The world’s mountain areas often provide disproportionally high runoff to the subjacent lowlands. However, the extent to which the lowlands actually depend on mountain water resources has not been examined so far. We therefore take a new viewpoint to map and quantify for the first time the lowland inhabitants potentially depending on mountain water resources world-wide.

Our analysis is based on the high-resolution Global Hydrological Model PCR-GLOBWB v2.0 (5 arc minutes, ~9 km at the Equator) and spans a timeframe from 1961 to 2050. We incorporate the changing conditions of both runoff and water consumption and can therefore quantify changes in the Anthropocene era as well as make projections for mid-21st century by exploring three SSP-RCP scenarios.

We show that the number of lowland inhabitants critically depending on runoff contributions from mountains is projected to grow from ~0.2 billion (8% of world’s lowland population) in 1961–1970 to ~1.4 B (23%) in 2041–2050 under a ‘middle of the road’ scenario. This growth is mainly due to increased local water consumption in the lowlands and turns out particularly marked in mid-latitude regions of the Northern Hemisphere, which also provide the greatest share of food supply. There, more than one quarter of the region’s lowland population of ~3.1 B is projected to critically depend on mountain runoff contributions by 2041–2050.

Extending our view to food security, we also show that one third of global lowland area equipped for irrigation is currently located in regions that both depend heavily on runoff contributions from mountains and make unsustainable use of local blue water resources. This figure is likely to rise to well over 50% in the coming decades.

 

ID: 599
Workshop & Poster
Implications of glacier shrinkage on future tropical Andean water security and management
Keywords: glacier shrinkage, vulnerability, demand, water security, adaptation

Drenkhan, Fabian1,2; Martínez, Erika1; Zogheib, Charles1; Ochoa-Tocachi, Boris1,3; Buytaert, Wouter1,3
1Department of Civil and Environmental Engineering, Imperial College London, United Kingdom; 2Department of Geography, University of Zurich, Switzerland; 3Grantham Institute – Climate Change and the Environment, Imperial College London, United Kingdom

Workshop and Poster Abstract:

In the Tropical Andes, year-round streamflow from glaciers is an important water resource that supports human livelihoods and ecosystems further downstream. However, the advanced shrinking of glaciers, in combination with low adaptive capacity, makes this mountain region among the most vulnerable. A case in point is the vanishing of the second-largest tropical glacier fragment worldwide, in the Vilcanota-Urubamba river basin in southern Peru, which leads to serious implications for local water security.

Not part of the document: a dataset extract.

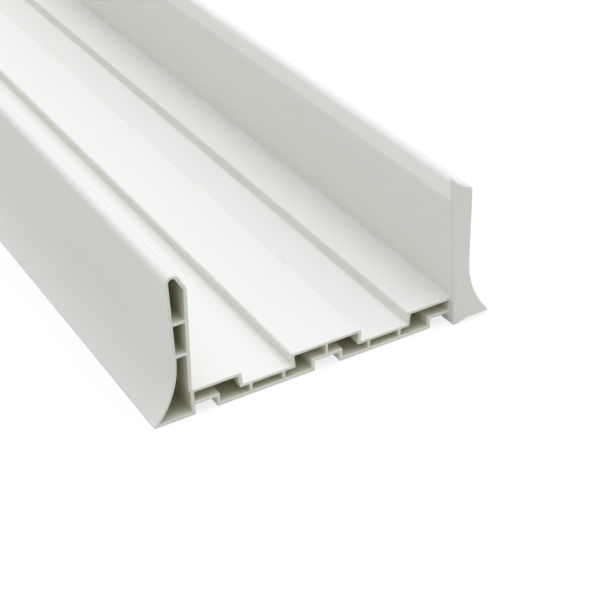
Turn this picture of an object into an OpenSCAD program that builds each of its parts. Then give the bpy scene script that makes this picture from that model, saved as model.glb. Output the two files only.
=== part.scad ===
// Extruded PVC U-profile: a flat hollow-chamber floor between two hollow walls with flared feet.
// A panel stands in the channel between the walls. X runs across the profile, Y along it, Z up.
// The section is the same from end to end, and an end cap closes the right wall's near end.

/* [Channel] */
// Gap between the walls at the floor, which is the nominal thickness of the panel
panel_w = 100; // [94:1:160]
// Length of the extrusion
length = 1000; // [100:10:6000]

/* [Skins] */
// Thickness of the outer skins
skin = 1.25; // [0.9:0.05:1.5]
// Thickness of the webs between the chambers
web = 1.0; // [0.6:0.1:1.4]
// Radius of the small inside and outside corners
corner_r = 0.5; // [0.2:0.05:0.6]
// Radius of the upper edges of the floor's raised strips
edge_r = 1.0; // [0.5:0.1:1.2]

/* [Floor] */
// Height of the raised floor strips above the ground
floor_h = 10; // [9:0.25:14]
// Width of the raised strip along the middle of the floor
mid_w = 27; // [20:0.5:32]
// Width of each groove in the floor
groove_w = 18.5; // [12:0.5:20]
// Depth of the grooves below the raised strips
groove_d = 4.7; // [3:0.1:5.2]
// How far the sides of a groove lean over their height
groove_lean = 0.5; // [0:0.1:1]
// Distance of each outer web from the nearest groove side
web_inset = 3.1; // [2:0.1:5]
// Width of each low strip that rests on the ground under the floor
low_w = 36.8; // [30:0.2:38]
// Gap between the two low strips
low_gap = 9.6; // [6:0.2:12]
// Height of the underside of the floor above the ground beside the low strips
under_rise = 3.75; // [2:0.25:4.5]

/* [Walls] */
// Height of the walls above the ground
wall_h = 54; // [50:0.5:90]
// How far each wall leans in over the panel at its grip edge
grip_lean = 1.3; // [0:0.1:2]
// Thickness of a wall at its waist, measured from the panel's face at the floor
waist_t = 5.7; // [5.4:0.1:9]
// How far the outer face leans out between the waist and the crown
crown_lean = 0.3; // [0:0.1:0.6]
// Radius of the rounded crown
crown_r = 2.6; // [2.2:0.1:2.9]
// Angle of the lead-in chamfer from the vertical
lead_a = 28; // [20:1:35]
// Height of the lower web in each wall
web_low_h = 24.2; // [20:0.5:27]
// Height of the upper web in each wall
web_high_h = 36.3; // [31:0.5:40]
// How far the inner skin steps in below the floor
under_step = 0.6; // [0:0.1:1]

/* [Feet] */
// Reach of a foot's tip beyond the panel's face
foot_reach = 14.2; // [11:0.2:18]
// Distance from the wall's lower web down to the waist, where the foot's hollow begins
waist_drop = 1.3; // [1:0.1:6]
// Height of the blunt edge at the foot's tip
tip_h = 0.8; // [0.4:0.1:1.2]

/* [End cap] */
// Thickness of the cap's plate
cap_t = 3.0; // [2:0.1:5]
// Radius of the plate's rounded front edges
cap_edge_r = 0.9; // [0.4:0.1:1.2]
// Height of the rounding along the front of the plate's sole
cap_sole_r = 0.4; // [0.2:0.1:0.8]
// Height of the plate's ear beside the channel above the wall's crown
ear_h = 3.25; // [1:0.25:5]
// Radius of the ear's corner
ear_r = 0.4; // [0.3:0.1:1.5]
// Height of the plate's sole above the ground, outside its heel
sole_rise = 1.2; // [0.4:0.1:1.8]
// Width of the heel that stands on the ground beside the channel
heel_w = 1.5; // [1.2:0.1:3]
// Width of the ramp from the heel to the sole
ramp_w = 4.2; // [2:0.2:6]
// Length of the lugs that plug into the wall's chambers
lug_len = 12; // [5:1:30]
// Clearance round each lug
lug_fit = 0.15; // [0.1:0.05:0.3]
// How much each side of a lug draws in towards its tip
lug_taper = 0.3; // [0.1:0.05:0.3]
// Length of the drawn-in tip
lug_tip = 3; // [1:0.5:4]

/* [Hidden] */

// Angle between two points of a rounded corner or arc
arc_step = 9;
// Number of sides of the foot's hollow
foot_sides = 7;
// Angle between two rings of a rounded front edge
edge_step = 22.5;

// Places across the section, measured from the middle of the channel
inner_x = panel_w / 2;
under_x = inner_x - under_step;
waist_x = inner_x + waist_t;
tip_x = inner_x + foot_reach;
grip_x = inner_x - grip_lean;
crown_x = waist_x + crown_lean - crown_r;
mid_x = mid_w / 2;
groove_x = mid_x + groove_w;
low_in = low_gap / 2;
low_out = low_in + low_w;
web_in = mid_x + web_inset;
web_out = groove_x - web_inset;

// Heights above the ground
groove_h = floor_h - groove_d;
crown_h = wall_h - crown_r;
waist_h = web_low_h - waist_drop;

// Radius and sweep of the foot's hollow: upright at the waist, and through the top of the tip
foot_r = ((tip_x - waist_x)^2 + (waist_h - tip_h)^2) / (2 * (tip_x - waist_x));
foot_turn = asin((waist_h - tip_h) / foot_r);
foot_step = foot_turn / foot_sides;

// Angle of the ear's top edge from the level
ear_a = atan(ear_h / (crown_x - grip_x));

// Ends of the extrusion and of the capped object along Y
far_y = (length + cap_t) / 2;
near_y = far_y - length;
cap_y = -far_y;

function unit(v) = v / norm(v);

// Points of a circular arc from angle a0 to a1 about the point c
function arc(c, r, a0, a1, step = arc_step) = let (n = max(2, round(abs(a1 - a0) / step)))
    [for (i = [0:n]) let (a = a0 + (a1 - a0) * i / n) c + r * [cos(a), sin(a)]];

// Points that round the corner b between a and c with radius r
function corner(a, b, c, r) =
    let (u = unit(a - b), v = unit(c - b), half = acos(u * v) / 2,
        m = b + unit(u + v) * r / sin(half),
        p = b + u * r / tan(half) - m, q = b + v * r / tan(half) - m,
        a0 = atan2(p.y, p.x), turn = (atan2(q.y, q.x) - a0 + 540) % 360 - 180)
    arc(m, r, a0, a0 + turn);

// A closed outline from points [x, z] and from corners [x, z, radius]
function rounded(pts) =
    let (n = len(pts), at = function(i) [pts[i % n].x, pts[i % n].y])
    [for (i = [0:n - 1])
        each len(pts[i]) == 3 ? corner(at(i + n - 1), at(i), at(i + 1), pts[i][2]) : [at(i)]];

function mirrored(pts) = [for (i = [len(pts) - 1:-1:0]) let (p = pts[i])
    len(p) == 3 ? [-p.x, p.y, p[2]] : [-p.x, p.y]];

// The wall's faces at height h, moved into the wall by d
function outer_face(h, d) = waist_x + crown_lean * (h - waist_h) / (crown_h - waist_h) - d;
function grip_h(d) = crown_h + (crown_r - d) * sin(lead_a)
    - (crown_x - (crown_r - d) * cos(lead_a) - grip_x - d) / tan(lead_a);
function inner_face(h, d) = inner_x - grip_lean * (h - floor_h) / (grip_h(0) - floor_h) + d;

// The foot's hollow, moved into the foot by d and up by rise, from the height low to the waist.
// Its lowest side keeps its slope, so rings at different d join in flat faces.
function foot_hollow(d, low, rise = 0) =
    let (up = arc([waist_x + foot_r, waist_h + rise], foot_r + d, 180 + foot_turn - foot_step, 180,
        foot_step))
    concat([[up[0].x + (up[0].y - low) * tan(foot_turn - foot_step / 2), low]], up);

// The crown and the lead-in chamfer, moved into the wall by d, from the outer to the inner face
function crown(d, end_a) = arc([crown_x, crown_h], crown_r - d, 0, end_a);
function grip(d, r) = [[inner_face(grip_h(d), d), grip_h(d), r]];

// The floor and one wall, from the middle of the underside round to the middle of the floor
half_outline = concat(
    [[low_in, under_rise, corner_r], [low_in, 0, corner_r],
    [low_out, 0, corner_r], [low_out, under_rise, corner_r],
    [under_x, under_rise, corner_r], [under_x, 0], [tip_x, 0]],
    foot_hollow(0, tip_h), crown(0, 180 - lead_a), grip(0, 2 * corner_r),
    [[inner_x, floor_h, corner_r],
    [groove_x + groove_lean / 2, floor_h, edge_r], [groove_x - groove_lean / 2, groove_h, corner_r],
    [mid_x - groove_lean / 2, groove_h, corner_r], [mid_x + groove_lean / 2, floor_h, edge_r]]);

// The chambers of a wall, with g as the clearance left all round
function top_chamber(g) = let (d = skin + g, h = web_high_h + web / 2 + g) concat(
    [[inner_face(h, d), h, corner_r], [outer_face(h, d), h, corner_r]],
    crown(d, 180 - lead_a), grip(d, corner_r));
function mid_chamber(g) =
    let (d = skin + g, h0 = web_low_h + web / 2 + g, h1 = web_high_h - web / 2 - g)
    [[inner_face(h0, d), h0, corner_r], [outer_face(h0, d), h0, corner_r],
    [outer_face(h1, d), h1, corner_r], [inner_face(h1, d), h1, corner_r]];
function foot_chamber(g) = let (d = skin + g, h = web_low_h - web / 2 - g) concat(
    [[under_x + d, d, corner_r]], foot_hollow(d, d),
    [[outer_face(h, d), h, corner_r], [inner_face(h, d), h, corner_r],
    [inner_x + d, floor_h], [under_x + d, floor_h - skin]]);
function wall_chambers(g) = [top_chamber(g), mid_chamber(g), foot_chamber(g)];

// The chambers of one half of the floor, from the wall to the middle web
lean_x = groove_lean / 2;
outer_chamber = [[web_out + web / 2, skin, corner_r], [low_out - skin, skin, corner_r],
    [low_out - skin, under_rise + skin, corner_r], [under_x, under_rise + skin, corner_r],
    [under_x, floor_h - skin, corner_r], [groove_x + lean_x + skin, floor_h - skin, corner_r],
    [groove_x - lean_x + skin, groove_h - skin, corner_r],
    [web_out + web / 2, groove_h - skin, corner_r]];
groove_chamber = [[web_in + web / 2, skin, corner_r], [web_out - web / 2, skin, corner_r],
    [web_out - web / 2, groove_h - skin, corner_r], [web_in + web / 2, groove_h - skin, corner_r]];
mid_strip_chamber = [[web / 2, under_rise + skin, corner_r],
    [low_in + skin, under_rise + skin, corner_r], [low_in + skin, skin, corner_r],
    [web_in - web / 2, skin, corner_r], [web_in - web / 2, groove_h - skin, corner_r],
    [mid_x - lean_x - skin, groove_h - skin, corner_r],
    [mid_x + lean_x - skin, floor_h - skin, corner_r], [web / 2, floor_h - skin, corner_r]];

half_chambers = concat(wall_chambers(0), [outer_chamber, groove_chamber, mid_strip_chamber]);

// The cap's plate, moved inwards by d: the wall's end with an ear over its lead-in, which slopes up
// from the crown to the channel, and with its foot lifted off the ground outside the heel
function ear_top(d) = wall_h + (crown_x - grip_x - d) * tan(ear_a) - d / cos(ear_a);
function cap_outline(d) =
    let (b = d * cap_sole_r / cap_edge_r, ramp_x = under_x + heel_w,
        hollow = foot_hollow(d, sole_rise + b + tip_h * (1 - d / cap_edge_r / 2), sole_rise))
    concat([[under_x + d, b], [ramp_x, b], [ramp_x + ramp_w, sole_rise + b],
        [hollow[0].x, sole_rise + b]], hollow, crown(d, 90 - arc_step),
        [[crown_x - d * tan(ear_a / 2), wall_h - d], [grip_x + d, ear_top(d), ear_r],
        [inner_x + d, floor_h - d], [under_x + d, floor_h - d]]);

// Extrudes a section that is drawn in X and Z along Y
module along(y0, y1) {
    translate([0, y1, 0]) rotate([90, 0, 0]) linear_extrude(y1 - y0) children();
}

// Closes a solid over outlines [y, points] with equal numbers of points, from the far to the near one
module lofted(rings) {
    n = len(rings[0][1]);
    last = len(rings) - 1;
    polyhedron(
        [for (ring = rings) for (p = ring[1]) [p.x, ring[0], p.y]],
        concat([[for (i = [0:n - 1]) i]], [[for (i = [n - 1:-1:0]) last * n + i]],
            [for (k = [0:last - 1]) for (i = [0:n - 1]) let (j = (i + 1) % n)
                [(k + 1) * n + i, (k + 1) * n + j, k * n + j, k * n + i]]));
}

module u_profile() {
    color([0.93, 0.93, 0.91]) along(near_y, far_y) difference() {
        polygon(rounded(concat(half_outline, mirrored(half_outline))));
        for (chamber = half_chambers) {
            polygon(rounded(chamber));
            polygon(rounded(mirrored(chamber)));
        }
    }
}

// Plate of the cap, flat against the wall's end and rounded along its front edges
module cap_plate() {
    lofted(concat([[near_y, rounded(cap_outline(0))]],
        [for (a = [0:edge_step:90]) [cap_y + cap_edge_r * (1 - sin(a)),
            rounded(cap_outline(cap_edge_r * (1 - cos(a))))]]));
}

module cap_lugs() {
    full = wall_chambers(lug_fit);
    tip = wall_chambers(lug_fit + lug_taper);
    for (i = [0:len(full) - 1])
        lofted([[near_y + lug_len, rounded(tip[i])],
            [near_y + lug_len - lug_tip, rounded(full[i])],
            [near_y - cap_t / 2, rounded(full[i])]]);
}

module end_cap() {
    color([0.86, 0.86, 0.84]) {
        cap_plate();
        cap_lugs();
    }
}

u_profile();
end_cap();
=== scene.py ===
import math
import bpy
import numpy as np
from mathutils import Matrix, Vector
from mathutils.geometry import delaunay_2d_cdt


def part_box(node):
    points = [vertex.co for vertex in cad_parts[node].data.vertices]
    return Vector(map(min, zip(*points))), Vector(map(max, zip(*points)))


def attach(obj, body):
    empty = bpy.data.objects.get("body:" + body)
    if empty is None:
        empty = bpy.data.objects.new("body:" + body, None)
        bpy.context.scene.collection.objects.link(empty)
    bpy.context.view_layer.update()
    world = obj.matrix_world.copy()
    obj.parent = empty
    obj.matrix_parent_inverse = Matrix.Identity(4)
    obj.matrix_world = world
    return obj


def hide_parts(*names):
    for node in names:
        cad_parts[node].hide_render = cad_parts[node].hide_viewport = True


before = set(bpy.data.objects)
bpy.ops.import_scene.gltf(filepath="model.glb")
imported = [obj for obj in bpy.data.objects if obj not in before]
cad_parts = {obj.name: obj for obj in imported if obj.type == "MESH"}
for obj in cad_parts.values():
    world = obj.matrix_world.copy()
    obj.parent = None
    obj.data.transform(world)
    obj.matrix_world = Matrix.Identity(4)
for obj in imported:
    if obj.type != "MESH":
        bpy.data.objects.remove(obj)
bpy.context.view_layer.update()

mm = 0.001


# Small helpers

def linear(hexColour):
    # sRGB hex to linear light
    rgb = [int(hexColour[i:i + 2], 16) / 255 for i in (1, 3, 5)]
    return tuple(c / 12.92 if c <= 0.04045 else ((c + 0.055) / 1.055) ** 2.4 for c in rgb) + (1.0,)


def addNode(tree, kind, values=None, links=None, **settings):
    # one node with its settings, input values and incoming links
    node = tree.nodes.new(kind)
    for key, value in settings.items():
        setattr(node, key, value)
    for socket, value in (values or {}).items():
        node.inputs[socket].default_value = value
    for socket, source in (links or {}).items():
        tree.links.new(source, node.inputs[socket])
    return node


def newMaterial(name):
    material = bpy.data.materials.new(name)
    material.use_nodes = True
    material.node_tree.nodes.clear()
    return material, material.node_tree


def positionIn(tree, size):
    # object position divided by a real size in millimetres along X, Y and Z
    where = addNode(tree, "ShaderNodeTexCoord")
    scale = tuple(1 / (v * mm) for v in size)
    return addNode(tree, "ShaderNodeMapping", {"Scale": scale}, {"Vector": where.outputs["Object"]})


def bump(tree, height, depth, under=None):
    # raises the surface by height times depth, in millimetres
    links = {"Height": height}
    if under:
        links["Normal"] = under.outputs["Normal"]
    return addNode(tree, "ShaderNodeBump", {"Strength": 1.0, "Distance": depth * mm}, links)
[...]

Other impacts, including degradation of non-glacial water supply and growing water demand, further exacerbate the pressure on socio-environmental systems and water availability, potentially jeopardizing water security on the long term. As a result, the spatiotemporal variability and evolution of both the meltwater propagation through the terrestrial water cycle and its contribution to changing patterns in water availability at the catchment scale are complex, poorly understood, and highly uncertain.

To address this issue, we present a glacier melt vulnerability model that intends to integrate exposure to changing flow regimes, socioeconomic sensitivities, and adaptive capacities related to water efficiency and storage capacities. Our results suggest significant streamflow reductions in headwater areas where human vulnerabilities driven by high levels of poverty and inequality are most pronounced while the majority including hydropower production is situated in the middle basin. Output from the model will be combined with possible future trajectories of glacier shrinkage and main water demand sectors up to 2050.

Adaptation measures to secure future water availability need to take into account the complex interactions and feedbacks between drivers of water supply and demand within an extended upstream-downstream perspective. We identify specific opportunities in the interest of policy makers to implement interventions based on natural infrastructure, which may support robust and adaptive climate change adaptation strategies.